Although such conduct would not be wise, it would, nevertheless, be
natural. The history of the states of Greece, and of other countries,
abounds with such instances, and it is not improbable that what has so
often happened would, under similar circumstances, happen again.

But admit that they might be willing to help the invaded State or
confederacy. How, and when, and in what proportion shall aids of men and
money be afforded? Who shall command the allied armies, and from which
of them shall he receive his orders? Who shall settle the terms of
peace, and in case of disputes what umpire shall decide between them and
compel acquiescence?

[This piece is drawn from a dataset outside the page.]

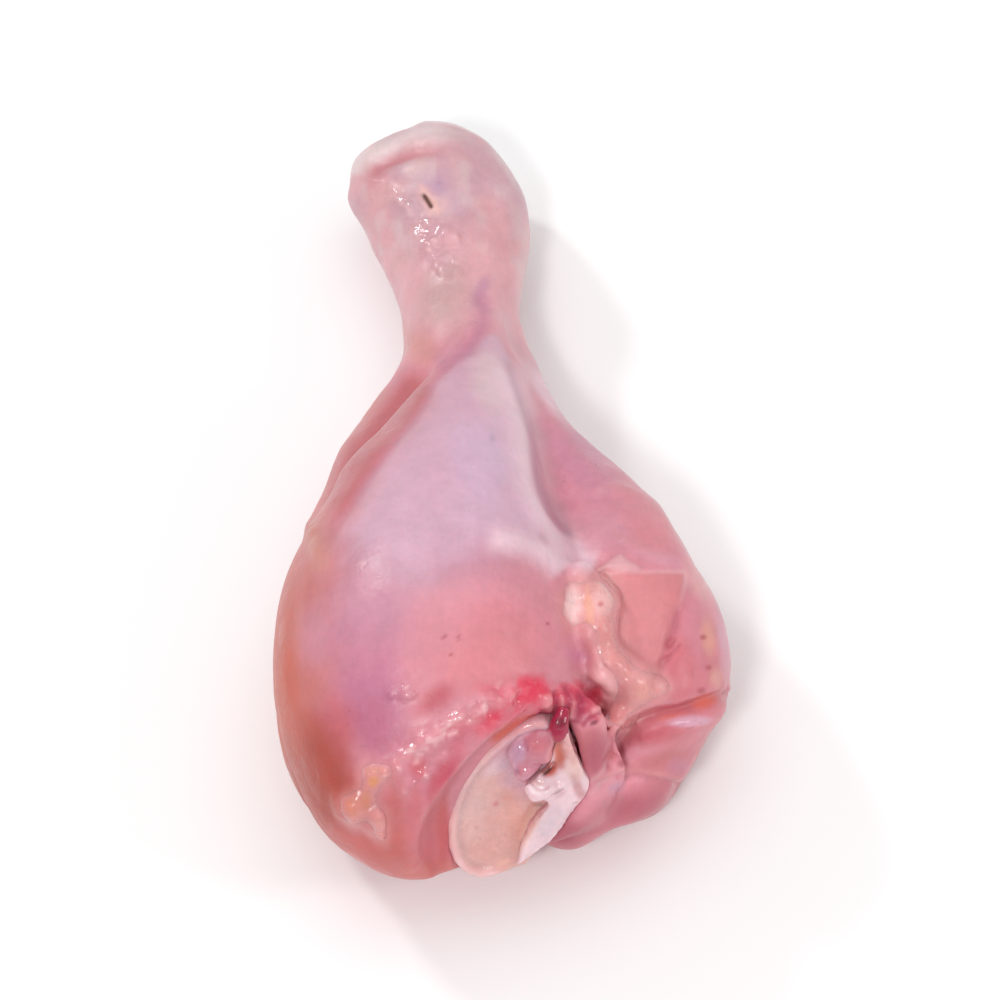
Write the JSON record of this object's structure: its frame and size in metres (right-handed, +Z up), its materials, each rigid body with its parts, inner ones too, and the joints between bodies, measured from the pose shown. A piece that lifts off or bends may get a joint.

Various difficulties and inconveniences would be
inseparable from such a situation; whereas one government, watching over
the general and common interests, and combining and directing the powers
and resources of the whole, would be free from all these embarrassments,
and conduce far more to the safety of the people.

But whatever may be our situation, whether firmly united under one
national government, or split into a number of confederacies, certain it
is, that foreign nations will know and view it exactly as it is; and
they will act toward us accordingly. If they see that our national
government is efficient and well administered, our trade prudently
regulated, our militia properly organized and disciplined, our resources
and finances discreetly managed, our credit re-established, our people
free, contented, and united, they will be much more disposed to
cultivate our friendship than provoke our resentment. If, on the other
hand, they find us either destitute of an effectual government (each
State doing right or wrong, as to its rulers may seem convenient), or
split into three or four independent and probably discordant republics
or confederacies, one inclining to Britain, another to France, and a
third to Spain, and perhaps played off against each other by the three,
what a poor, pitiful figure will America make in their eyes! How liable
would she become not only to their contempt but to their outrage, and
how soon would dear-bought experience proclaim that when a people or
family so divide, it never fails to be against themselves.